# PROVIDED MATERIAL
-*-
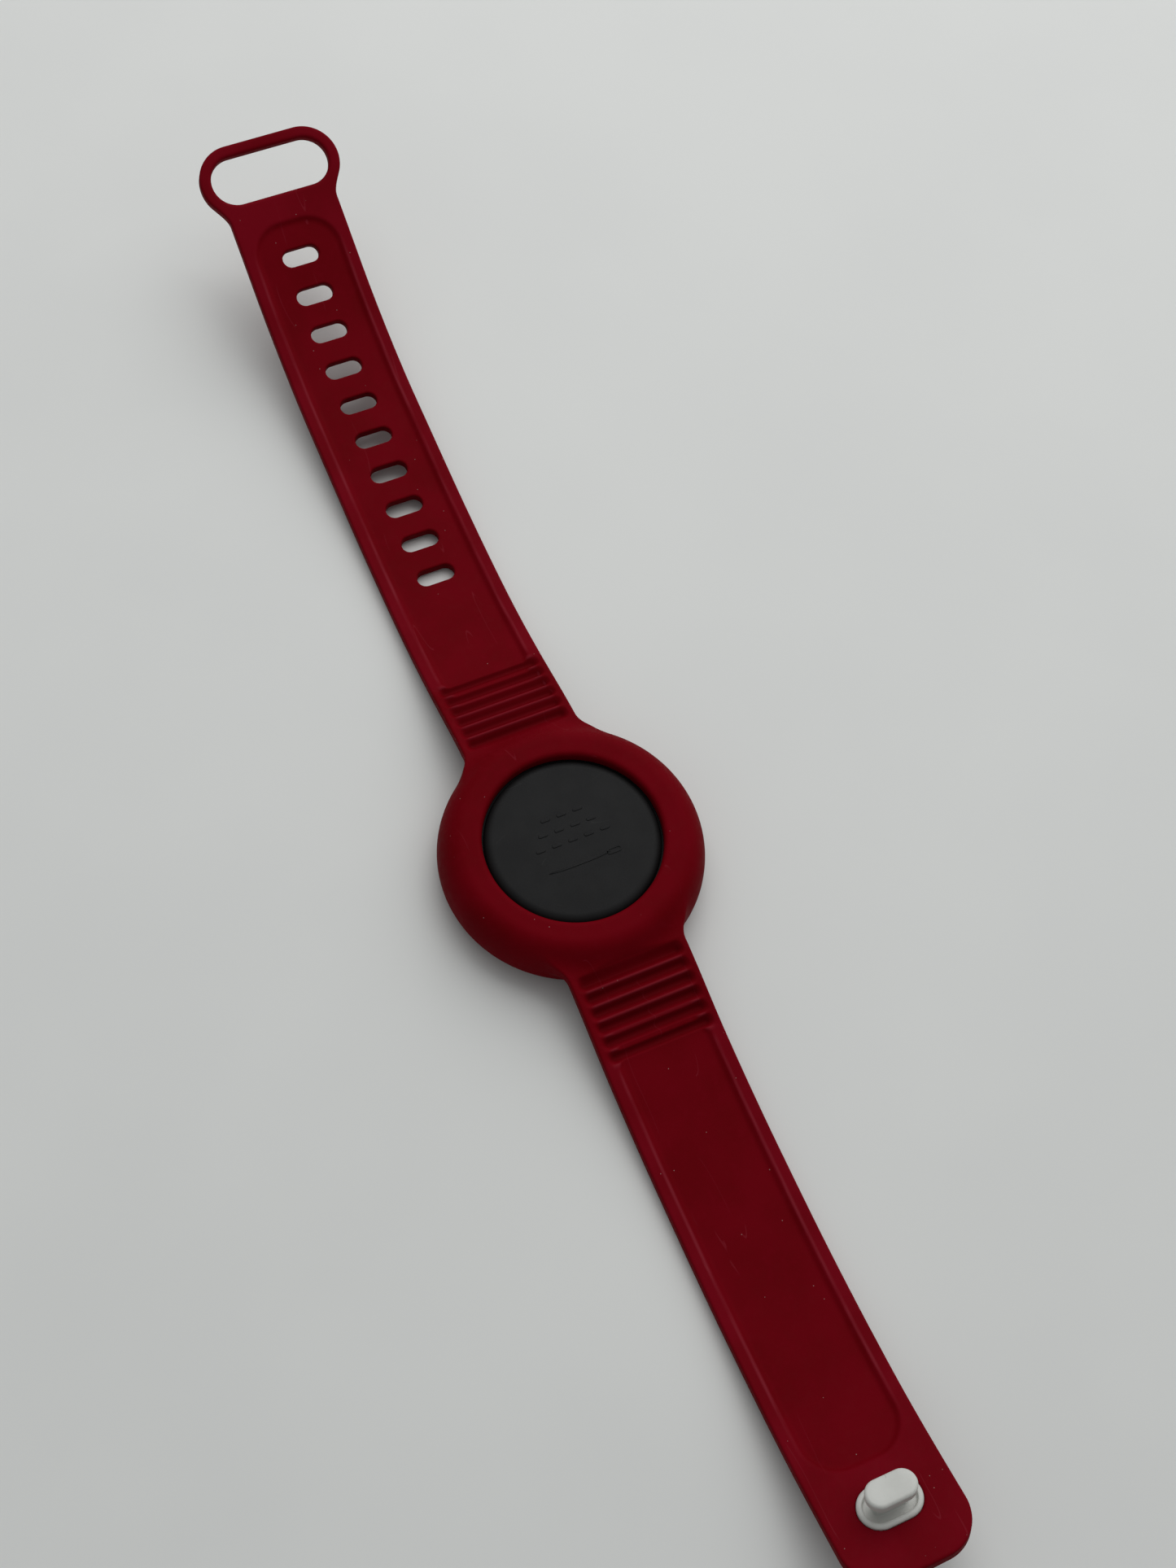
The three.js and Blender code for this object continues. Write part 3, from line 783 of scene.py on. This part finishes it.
def node(tree, kind, inputs, **settings):
    """Adds a shader node. An input is a number, a colour or another node's output."""
    made = tree.nodes.new("ShaderNode" + kind)
    for name, value in settings.items():
        setattr(made, name, value)
    for key, value in inputs.items():
        if isinstance(value, bpy.types.NodeSocket):
            tree.links.new(value, made.inputs[key])
        else:
            made.inputs[key].default_value = value
    return made


def calc(tree, operation, *values):
    return node(tree, "Math", dict(enumerate(values)), operation=operation).outputs[0]


def ramp(tree, value, low, high, to_low=0.0, to_high=1.0):
    """A smooth step of a value between two limits."""
    inputs = {"Value": value, "From Min": low, "From Max": high, "To Min": to_low, "To Max": to_high}
    return node(tree, "MapRange", inputs, interpolation_type="SMOOTHSTEP").outputs[0]


def stretched(tree, place, factors):
    return node(tree, "VectorMath", {0: place, 1: factors}, operation="MULTIPLY").outputs[0]


def noise(tree, place, scale, detail=2.0):
    return node(tree, "TexNoise", {"Vector": place, "Scale": scale, "Detail": detail}).outputs["Fac"]


def blend_colours(tree, factor, first, second):
    made = node(tree, "Mix", {}, data_type="RGBA")
    for socket, value in zip((made.inputs[0], made.inputs[6], made.inputs[7]), (factor, first, second)):
        if isinstance(value, bpy.types.NodeSocket):
            tree.links.new(value, socket)
        else:
            socket.default_value = value
    return made.outputs[2]


def specks(tree, place, scale, size, share):
    """Small round dots, in this share of the cells of a scattered pattern."""
    cells = node(tree, "TexVoronoi", {"Vector": place, "Scale": scale})
    dots = ramp(tree, cells.outputs["Distance"], size, size * 0.6)
    pick = node(tree, "SeparateColor", {"Color": cells.outputs["Color"]}).outputs["Red"]
    return calc(tree, "MULTIPLY", dots, ramp(tree, pick, 1 - share, 1 - share + 0.02))


def hairlines(tree, place, scale, width, share):
    """Fine lines along the level curves of a noise, in patches."""
    level = calc(tree, "ABSOLUTE", calc(tree, "SUBTRACT", noise(tree, place, scale, 1.0), 0.5))
    patches = ramp(tree, noise(tree, place, scale * 1.7, 0.0), 1 - share, 1.04 - share)
    return calc(tree, "MULTIPLY", ramp(tree, level, width, width * 0.3), patches)


def new_material(name, **uniform):
    """A material whose same-all-over values are set on the shader itself."""
    material = bpy.data.materials.new(name)
    material.use_nodes = True
    tree = material.node_tree
    shader = tree.nodes["Principled BSDF"]
    for key, value in uniform.items():
        shader.inputs[key.replace("_", " ")].default_value = value
    return material, tree, shader


def set_bump(tree, shader, height, depth_mm):
    inputs = {"Height": height, "Distance": depth_mm * MM, "Strength": 1.0}
    tree.links.new(node(tree, "Bump", inputs).outputs["Normal"], shader.inputs["Normal"])


def object_place(tree):
    """Places on a piece, in millimetres."""
    return stretched(tree, node(tree, "TexCoord", {}).outputs["Object"], (1 / MM, 1 / MM, 1 / MM))


RED_DEEP = (0.130, 0.0005, 0.0034, 1)
RED_FULL = (0.148, 0.0006, 0.0046, 1)
RED_DULL = (0.154, 0.0020, 0.0070, 1)
# a lighter red painted on the rails' tops, as painted light
RED_LIT_RAIL = (0.182, 0.0028, 0.0100, 1)
# a paler red for scratches and rub wear, also painted as a highlight on rail edges and rib crests
RED_WEAR_AND_HIGHLIGHT = (0.230, 0.0220, 0.0340, 1)
# a darker red painted into the troughs between the ribs, as painted shade
RED_SHADE = (0.080, 0.0002, 0.0016, 1)
DUST = (0.42, 0.29, 0.27, 1)


def make_silicone():
    """Matt red silicone with fine scratches and dust. Its rail tops are painted lighter, its rib crests carry
    a painted highlight, the pale line along the rails' inner edges is partly rub wear and partly a painted
    highlight, and the troughs between the ribs carry painted shade.
    """
    material, tree, shader = new_material("silicone", Specular_IOR_Level=0.02)
    place = node(tree, "Attribute", {}, attribute_name="band_place").outputs["Vector"]
    parts = node(tree, "SeparateXYZ", {0: place}).outputs
    along = calc(tree, "ABSOLUTE", parts["X"])
    broad = noise(tree, place, 0.09, 3.0)
    medium = noise(tree, place, 0.8, 3.0)
    colour = blend_colours(tree, ramp(tree, broad, 0.35, 0.65), RED_DEEP, RED_FULL)
    colour = blend_colours(tree, ramp(tree, medium, 0.45, 0.8, 0.0, 0.45), colour, RED_DULL)

    side = node(tree, "Attribute", {}, attribute_name="channel_side").outputs["Fac"]
    # Painted light: the rails' tops are painted a lighter red than the sunken channel, in patches.
    on_rail = calc(tree, "MULTIPLY", ramp(tree, side, -0.1, 0.7), ramp(tree, parts["Z"], 0.6, 1.0))
    painted_rail_light = calc(tree, "MULTIPLY", on_rail, ramp(tree, along, 33.0, 35.0))
    painted_rail_light = calc(tree, "MULTIPLY", painted_rail_light, ramp(tree, broad, 0.3, 0.7, 0.25, 0.6))
    colour = blend_colours(tree, painted_rail_light, colour, RED_LIT_RAIL)

    # A pale line along the rails' inner edges, in patches: partly rub wear, partly a painted highlight.
    rail_edge = calc(tree, "ABSOLUTE", calc(tree, "SUBTRACT", side, 0.55))
    worn_and_highlit_edge = calc(tree, "MULTIPLY", ramp(tree, rail_edge, 0.42, 0.02), ramp(tree, parts["Z"], 0.8, 1.05))
    worn_and_highlit_edge = calc(tree, "MULTIPLY", worn_and_highlit_edge, ramp(tree, along, 35.0, 37.0))
    worn_and_highlit_edge = calc(tree, "MULTIPLY", worn_and_highlit_edge, ramp(tree, parts["X"], STUD_CHANNEL_END - 2, STUD_CHANNEL_END - 12))
    worn_and_highlit_edge = calc(tree, "MULTIPLY", worn_and_highlit_edge, ramp(tree, parts["X"], 2 - HOLE_CHANNEL_END, 12 - HOLE_CHANNEL_END))
    patchy = ramp(tree, noise(tree, stretched(tree, place, (0.12, 1.0, 1.0)), 1.2, 3.0), 0.30, 0.70, 0.1, 0.6)
    colour = blend_colours(tree, calc(tree, "MULTIPLY", worn_and_highlit_edge, patchy), colour, RED_WEAR_AND_HIGHLIGHT)

    in_ribs = calc(tree, "MULTIPLY", ramp(tree, along, 21.0, 22.0), ramp(tree, along, 35.5, 34.5))
    # Painted highlight: the crests of the ribs are painted lighter.
    crest_highlight = calc(tree, "MULTIPLY", ramp(tree, parts["Z"], 0.72, 1.05, 0.0, 0.4), ramp(tree, side, 1.6, 0.6))
    colour = blend_colours(tree, calc(tree, "MULTIPLY", in_ribs, crest_highlight), colour, RED_WEAR_AND_HIGHLIGHT)
    # Painted shade: the troughs between the ribs are painted a darker red.
    below_crest = ramp(tree, parts["Z"], 0.75, 0.25, 0.0, 0.5)
    trough = calc(tree, "MULTIPLY", below_crest, ramp(tree, parts["Z"], -0.3, 0.0))
    colour = blend_colours(tree, calc(tree, "MULTIPLY", in_ribs, trough), colour, RED_SHADE)

    scratches = hairlines(tree, stretched(tree, place, (0.2, 1.6, 1.0)), 0.16, 0.006, 0.36)
    colour = blend_colours(tree, calc(tree, "MULTIPLY", scratches, 0.3), colour, RED_WEAR_AND_HIGHLIGHT)
    dots = specks(tree, place, 0.55, 0.05, 0.35)
    colour = blend_colours(tree, calc(tree, "MULTIPLY", dots, 0.6), colour, DUST)
    tree.links.new(colour, shader.inputs["Base Color"])
    tree.links.new(ramp(tree, medium, 0.3, 0.7, 0.52, 0.66), shader.inputs["Roughness"])
    grain = calc(tree, "ADD", noise(tree, place, 6.0, 2.0), calc(tree, "MULTIPLY", medium, 0.8))
    set_bump(tree, shader, calc(tree, "ADD", grain, dots), 0.012)
    return material


def make_plastic(name, dark, light, roughness, mark, mark_share, grain_depth, specular):
    """Moulded plastic: a slight mottle, a fine grain, and a few marks and specks of dust."""
    material, tree, shader = new_material(name, Specular_IOR_Level=specular)
    place = object_place(tree)
    broad = noise(tree, place, 0.25, 3.0)
    fine = noise(tree, place, 5.0, 2.0)
    colour = blend_colours(tree, ramp(tree, broad, 0.3, 0.7), dark, light)
    marks = hairlines(tree, stretched(tree, place, (1.0, 0.5, 1.0)), 0.22, 0.004, mark_share)
    dots = specks(tree, place, 0.7, 0.05, mark_share)
    marked = calc(tree, "MULTIPLY", calc(tree, "MAXIMUM", marks, dots), 0.5)
    colour = blend_colours(tree, marked, colour, mark)
    tree.links.new(colour, shader.inputs["Base Color"])
    low, high = roughness
    tree.links.new(ramp(tree, fine, 0.3, 0.7, low, high), shader.inputs["Roughness"])
    set_bump(tree, shader, fine, grain_depth)
    return material


def make_ferrite():
    """Dark sintered ferrite, finely grained."""
    material, tree, shader = new_material("ferrite", Specular_IOR_Level=0.3)
    place = object_place(tree)
    grains = noise(tree, place, 3.0, 4.0)
    dark, light = (0.030, 0.031, 0.034, 1), (0.06, 0.06, 0.062, 1)
    colour = blend_colours(tree, ramp(tree, grains, 0.35, 0.65), dark, light)
    tree.links.new(colour, shader.inputs["Base Color"])
    tree.links.new(ramp(tree, grains, 0.3, 0.7, 0.6, 0.8), shader.inputs["Roughness"])
    set_bump(tree, shader, grains, 0.03)
    return material


def make_steel():
    """Sheet steel with the fine lines of its rolling."""
    material, tree, shader = new_material("steel", Metallic=1.0)
    place = object_place(tree)
    rolled = noise(tree, stretched(tree, place, (0.2, 6.0, 1.0)), 1.0, 3.0)
    colour = blend_colours(tree, ramp(tree, rolled, 0.3, 0.7), (0.36, 0.37, 0.38, 1), (0.5, 0.5, 0.5, 1))
    tree.links.new(colour, shader.inputs["Base Color"])
    tree.links.new(ramp(tree, rolled, 0.3, 0.7, 0.28, 0.42), shader.inputs["Roughness"])
    set_bump(tree, shader, rolled, 0.004)
    return material


def make_floor_paint():
    """A plain pale tabletop."""
    material, tree, shader = new_material("floor_paint", Specular_IOR_Level=0.15)
    place = object_place(tree)
    broad = noise(tree, place, 0.02, 3.0)
    dark, light = (0.760, 0.768, 0.752, 1), (0.782, 0.790, 0.772, 1)
    colour = blend_colours(tree, ramp(tree, broad, 0.3, 0.7), dark, light)
    tree.links.new(colour, shader.inputs["Base Color"])
    tree.links.new(ramp(tree, broad, 0.3, 0.7, 0.55, 0.65), shader.inputs["Roughness"])
    return material


silicone = make_silicone()
black = make_plastic("black_plastic", (0.0085, 0.0085, 0.0088, 1), (0.0110, 0.0110, 0.0112, 1),
                     (0.48, 0.58), (0.035, 0.035, 0.034, 1), 0.3, 0.006, 0.12)
white = make_plastic("white_plastic", (0.56, 0.565, 0.53, 1), (0.62, 0.625, 0.59, 1),
                     (0.34, 0.44), (0.35, 0.34, 0.31, 1), 0.2, 0.004, 0.4)
ferrite = make_ferrite()
steel = make_steel()

make_ring(silicone)
make_strap(STUD_JOINTS, STUD_HINGES, PAD_END_S + 0.6, 1, silicone, stud_step, stud_y_lines)
make_strap(HOLE_JOINTS, HOLE_HINGES, LOOP_S + LOOP_OPENING_RADIUS + LOOP_RIM + 0.6, -1, silicone,
           hole_step, hole_y_lines)
make_pin_holder(black, ferrite, steel)
make_stud(white)

# ---------- floor, lights and camera ----------

FLOOR_HALF_SIDE = 3                # metres
FLOOR_DROP = 0.00005               # metres, so that nothing is coplanar with the floor
floor_mesh = bpy.data.meshes.new("floor")
reach = FLOOR_HALF_SIDE
floor_mesh.from_pydata([(-reach, -reach, 0), (reach, -reach, 0), (reach, reach, 0), (-reach, reach, 0)],
                       [], [(0, 1, 2, 3)])
floor = add_object("floor", floor_mesh)
floor.location.z = -FLOOR_DROP
floor_mesh.materials.append(make_floor_paint())


def area_light(name, place, size, power):
    """A square lamp aimed at the ring. Its place and size are in metres, its power in watts."""
    light = bpy.data.lights.new(name, "AREA")
    light.size = size
    light.energy = power
    lamp = add_object(name, light)
    lamp.location = place
    lamp.rotation_euler = (-Vector(place)).to_track_quat("-Z", "Y").to_euler()


area_light("key_light", (-0.45, 0.60, 0.75), 1.3, 6.5)
area_light("end_light", (-0.36, 0.12, 0.56), 0.7, 1.3)

world = bpy.data.worlds.new("studio")
world.use_nodes = True
background = world.node_tree.nodes["Background"]
background.inputs["Color"].default_value = (0.9, 0.93, 0.94, 1)
background.inputs["Strength"].default_value = 0.28
bpy.context.scene.world = world
bpy.context.scene.view_settings.view_transform = "Standard"

CAMERA_PLACE = Vector((0.11676, -0.07006, 0.30162))    # metres
CAMERA_BACK = Vector((0.38080, -0.23249, 0.89495)).normalized()
CAMERA_RIGHT = Vector((0.40525, 0.91193, 0.06446)).normalized()
CAMERA_LENS = 48.01
CAMERA_SENSOR = 36
camera_data = bpy.data.cameras.new("camera")
camera_data.lens = CAMERA_LENS
camera_data.sensor_width = CAMERA_SENSOR
camera_data.clip_start = 0.01
camera = add_object("camera", camera_data)
turn = Matrix((CAMERA_RIGHT, CAMERA_BACK.cross(CAMERA_RIGHT), CAMERA_BACK)).transposed()
camera.matrix_world = Matrix.Translation(CAMERA_PLACE) @ turn.to_4x4()
bpy.context.scene.camera = camera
-*-
# INSTRUCTIONS FOR THE TASK
Restate the first line and every line after it, word for word, stopping once the line with "return made.outputs[2]" is done.

# SOLUTION BELOW
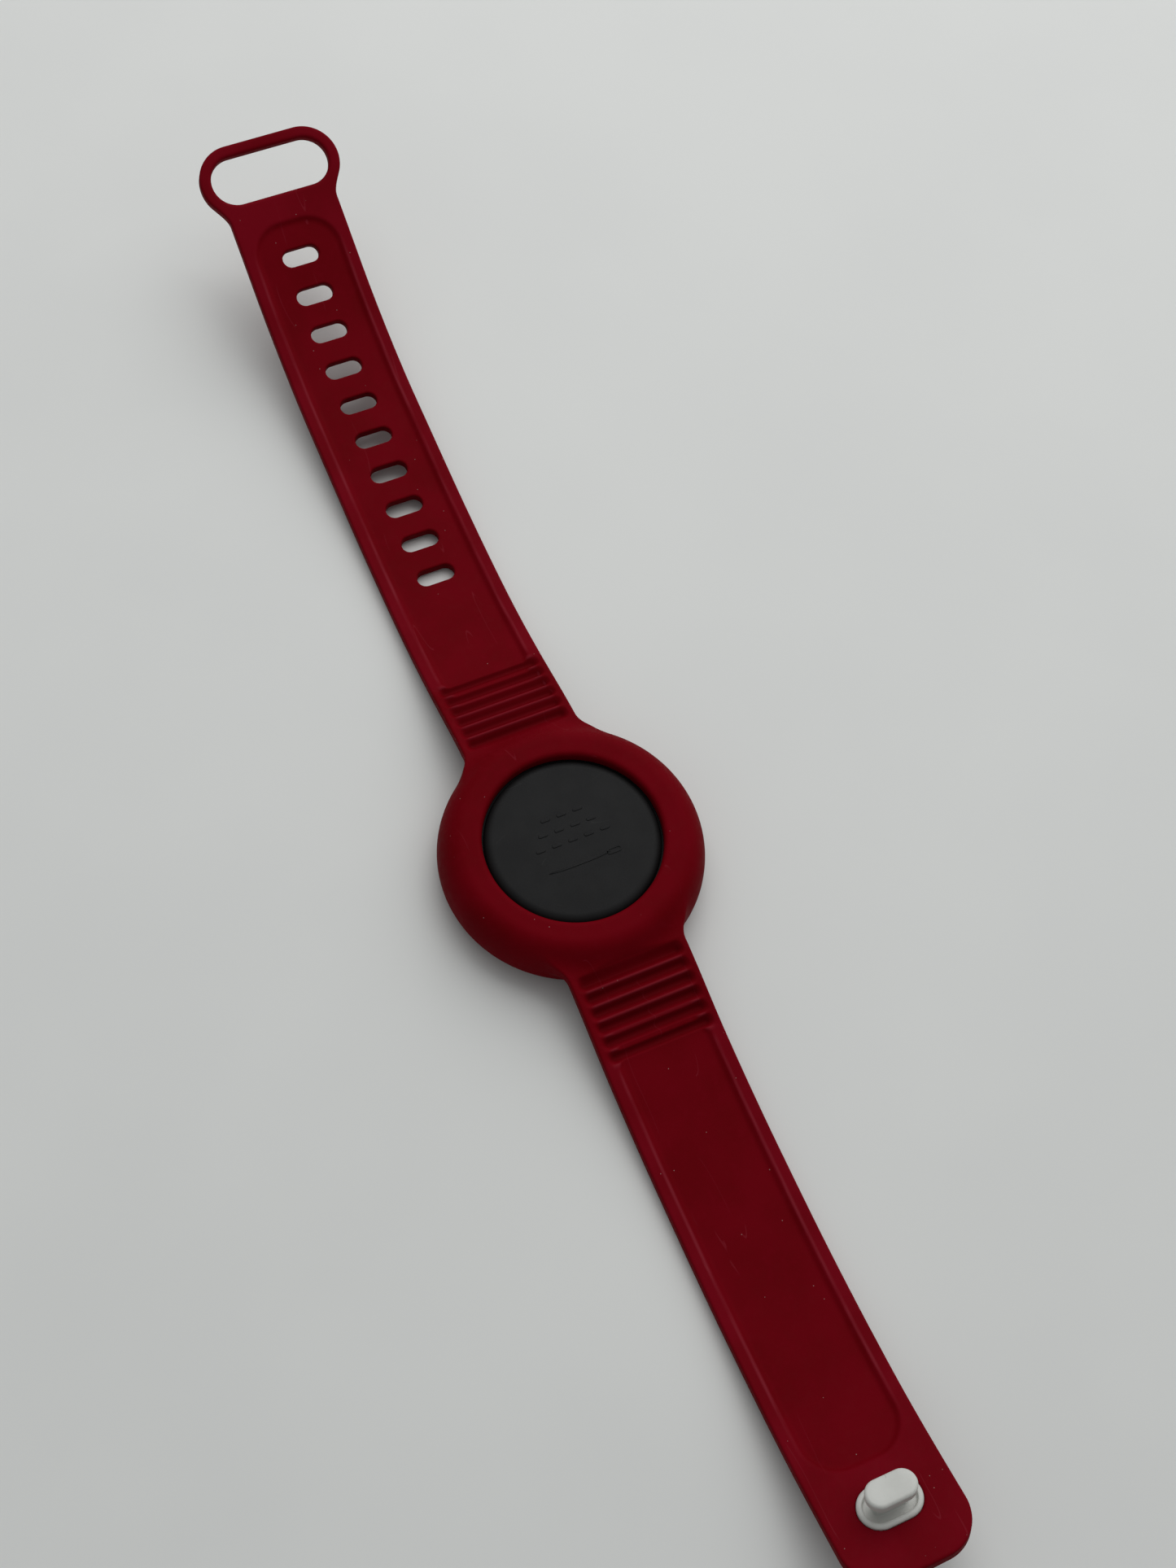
The three.js and Blender code for this object continues. Write part 3, from line 783 of scene.py on. This part finishes it.
def node(tree, kind, inputs, **settings):
    """Adds a shader node. An input is a number, a colour or another node's output."""
    made = tree.nodes.new("ShaderNode" + kind)
    for name, value in settings.items():
        setattr(made, name, value)
    for key, value in inputs.items():
        if isinstance(value, bpy.types.NodeSocket):
            tree.links.new(value, made.inputs[key])
        else:
            made.inputs[key].default_value = value
    return made


def calc(tree, operation, *values):
    return node(tree, "Math", dict(enumerate(values)), operation=operation).outputs[0]


def ramp(tree, value, low, high, to_low=0.0, to_high=1.0):
    """A smooth step of a value between two limits."""
    inputs = {"Value": value, "From Min": low, "From Max": high, "To Min": to_low, "To Max": to_high}
    return node(tree, "MapRange", inputs, interpolation_type="SMOOTHSTEP").outputs[0]


def stretched(tree, place, factors):
    return node(tree, "VectorMath", {0: place, 1: factors}, operation="MULTIPLY").outputs[0]


def noise(tree, place, scale, detail=2.0):
    return node(tree, "TexNoise", {"Vector": place, "Scale": scale, "Detail": detail}).outputs["Fac"]


def blend_colours(tree, factor, first, second):
    made = node(tree, "Mix", {}, data_type="RGBA")
    for socket, value in zip((made.inputs[0], made.inputs[6], made.inputs[7]), (factor, first, second)):
        if isinstance(value, bpy.types.NodeSocket):
            tree.links.new(value, socket)
        else:
            socket.default_value = value
    return made.outputs[2]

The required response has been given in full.